Selain itu, DPN juga meminta agar pemerintah segera memperlakukan kembali kebijakan yang sebelumnya pada era reformasi diterapkan, yaitu adanya rasio antara izin impor dengan penyerapan.
Hal itu mengacu kepada Instruksi Presiden Nomor 2 Tahun 1985 tentang Koordinasi Pembinaan dan Pengembangan Persusuan Nasional yang dicabut pada awal 1998 karena mengikuti letter of intent (LoI) antara pemerintah RI dengan Dana Moneter Internasional atau International Monetary Fund (IMF).
"Jadi boleh menyerap, boleh mengimpor setelah menyerap [dari dalam negeri], ada rasionya. Ini akan menjadi instrumen untuk menjamin bahwa susu segar produksi peternakan sapi peternakan rakyat ini terserap oleh industri pengelolaan susu. Karena, izin impornya baru keluar dengan ditunjukkan adanya penyerapan ini dari kepastian," terangnya.
Kementan sebelumnya mengumumkan bakal mengubah sejumlah regulasi yang akan mewajibkan pelaku industri susu menyerap susu dari peternak nasional.
Ini merupakan respons aksi sejumlah peternak sapi perah rakyat yang membuang sekitar 200 ton susu segar per hari lantaran tidak diserap atau dibeli oleh Industri Pengolah Susu.
"Seluruh industri wajib menyerap susu petani. Kami sudah sepakati, tandatangani, dan berkirim surat ke dinas peternakan provinsi dan kabupaten untuk ditindaklanjuti," kata Menteri Pertanian Andi Amran Sulaiman di Kementan, Jakarta, Senin (11/10/2024).
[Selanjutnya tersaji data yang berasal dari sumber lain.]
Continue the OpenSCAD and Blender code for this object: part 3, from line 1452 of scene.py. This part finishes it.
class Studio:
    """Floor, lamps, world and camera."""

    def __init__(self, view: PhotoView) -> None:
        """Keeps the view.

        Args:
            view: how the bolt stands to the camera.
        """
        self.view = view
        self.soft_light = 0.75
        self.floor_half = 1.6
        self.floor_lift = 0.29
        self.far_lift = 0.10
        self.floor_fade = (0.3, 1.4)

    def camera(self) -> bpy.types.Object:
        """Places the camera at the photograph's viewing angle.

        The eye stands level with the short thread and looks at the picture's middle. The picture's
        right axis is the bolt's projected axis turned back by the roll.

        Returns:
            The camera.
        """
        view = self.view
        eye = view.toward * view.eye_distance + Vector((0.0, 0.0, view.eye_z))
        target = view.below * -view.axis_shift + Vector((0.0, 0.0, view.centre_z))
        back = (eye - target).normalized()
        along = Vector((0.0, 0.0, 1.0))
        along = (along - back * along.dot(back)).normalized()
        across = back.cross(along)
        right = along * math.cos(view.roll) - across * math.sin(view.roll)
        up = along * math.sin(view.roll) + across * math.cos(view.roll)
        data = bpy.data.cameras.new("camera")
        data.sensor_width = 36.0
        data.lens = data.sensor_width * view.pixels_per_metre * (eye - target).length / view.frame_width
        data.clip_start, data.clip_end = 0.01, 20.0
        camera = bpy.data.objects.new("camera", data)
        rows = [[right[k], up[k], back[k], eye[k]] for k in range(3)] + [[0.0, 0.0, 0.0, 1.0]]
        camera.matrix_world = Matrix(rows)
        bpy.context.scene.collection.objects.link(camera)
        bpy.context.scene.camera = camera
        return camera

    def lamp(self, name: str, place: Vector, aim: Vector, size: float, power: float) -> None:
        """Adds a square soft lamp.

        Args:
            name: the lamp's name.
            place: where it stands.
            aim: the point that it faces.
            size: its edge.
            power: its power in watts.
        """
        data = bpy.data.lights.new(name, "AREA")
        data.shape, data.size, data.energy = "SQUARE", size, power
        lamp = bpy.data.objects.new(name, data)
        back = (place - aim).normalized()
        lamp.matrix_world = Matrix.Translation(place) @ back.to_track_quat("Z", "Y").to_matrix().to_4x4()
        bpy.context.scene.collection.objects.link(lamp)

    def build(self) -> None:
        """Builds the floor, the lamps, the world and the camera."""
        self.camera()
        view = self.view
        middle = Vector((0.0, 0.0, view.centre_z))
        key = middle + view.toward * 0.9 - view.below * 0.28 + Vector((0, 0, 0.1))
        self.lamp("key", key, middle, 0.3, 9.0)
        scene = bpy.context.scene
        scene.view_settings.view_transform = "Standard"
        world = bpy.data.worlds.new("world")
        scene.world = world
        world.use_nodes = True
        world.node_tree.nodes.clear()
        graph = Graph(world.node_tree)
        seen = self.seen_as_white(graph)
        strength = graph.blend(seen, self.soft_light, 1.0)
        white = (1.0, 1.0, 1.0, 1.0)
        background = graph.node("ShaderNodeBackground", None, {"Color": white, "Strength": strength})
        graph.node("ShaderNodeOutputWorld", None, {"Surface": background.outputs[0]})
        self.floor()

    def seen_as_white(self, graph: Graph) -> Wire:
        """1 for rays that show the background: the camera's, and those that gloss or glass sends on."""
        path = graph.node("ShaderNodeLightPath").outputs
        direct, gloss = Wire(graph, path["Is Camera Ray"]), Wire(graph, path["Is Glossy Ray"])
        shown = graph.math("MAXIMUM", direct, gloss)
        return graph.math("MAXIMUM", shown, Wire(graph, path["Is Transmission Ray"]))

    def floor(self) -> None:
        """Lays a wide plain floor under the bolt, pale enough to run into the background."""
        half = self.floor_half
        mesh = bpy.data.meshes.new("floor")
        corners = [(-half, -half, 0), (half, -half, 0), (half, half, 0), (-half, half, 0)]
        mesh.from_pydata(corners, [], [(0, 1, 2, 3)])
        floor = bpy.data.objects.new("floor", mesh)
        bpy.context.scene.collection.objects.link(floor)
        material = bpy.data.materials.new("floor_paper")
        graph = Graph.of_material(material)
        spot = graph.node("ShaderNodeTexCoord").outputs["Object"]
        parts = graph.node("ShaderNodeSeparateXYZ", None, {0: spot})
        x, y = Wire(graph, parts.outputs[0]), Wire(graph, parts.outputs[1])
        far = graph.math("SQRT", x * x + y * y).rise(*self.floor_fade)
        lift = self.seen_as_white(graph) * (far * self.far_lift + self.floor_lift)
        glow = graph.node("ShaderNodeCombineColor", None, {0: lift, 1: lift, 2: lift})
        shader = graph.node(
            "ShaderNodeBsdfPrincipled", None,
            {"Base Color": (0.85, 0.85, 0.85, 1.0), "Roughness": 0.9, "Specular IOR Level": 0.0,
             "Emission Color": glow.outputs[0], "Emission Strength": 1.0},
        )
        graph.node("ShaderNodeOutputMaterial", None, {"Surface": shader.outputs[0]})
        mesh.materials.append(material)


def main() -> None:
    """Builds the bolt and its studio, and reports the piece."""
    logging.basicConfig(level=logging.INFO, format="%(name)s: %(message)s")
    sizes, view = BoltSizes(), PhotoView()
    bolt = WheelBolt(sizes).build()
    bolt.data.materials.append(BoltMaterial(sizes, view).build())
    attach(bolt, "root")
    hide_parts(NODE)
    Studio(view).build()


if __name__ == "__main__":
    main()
Selain itu, dengan adanya kebijakan ini, industri pengolahan susu nasional diharapkannya harus bisa meyerap semua hasil susu peternak, kecuali susu memang mengalami kerusakan.
Amran meyakini, kebijakan ini akan berdampak pada meningkatnya gairah para peternak sapi perah dalam berproduksi.
"Kami harapkan industri bersama pemerintah turun tangan untuk membina para peternak dan membantu meningkatkan kualitas susu dalam negeri. Ini sesuai dengan visi Presiden Prabowo Subianto yang meminta pemerintah untuk hadir di tengah, industri dan peternak harus bisa tumbuh bersama," jelasnya.
Di sisi lain, Amran mengklaim telah berhasil mempertemukan peternak sapi perah, pengepul, dan industri pengolahan susu. Dalam mediasi tersebut, semua pihak yang terlibat bersepakat untuk bekerja sama agar produksi susu dalam negeri dapat terserap.
Berdasarkan data Badan Pusat Statistik (BPS), produksi susu dari perusahaan sapi perah di Indonesia pada 2021 mencapai 133,16 juta liter (setara dengan Rp850,59 miliar), lalu anjlok menjadi 121,99 juta liter (Rp784,58 miliar) pada 2022, sebelum kembali naik tipis menjadi 123,90 juta liter (Rp819,97 miliar) pada tahun lalu.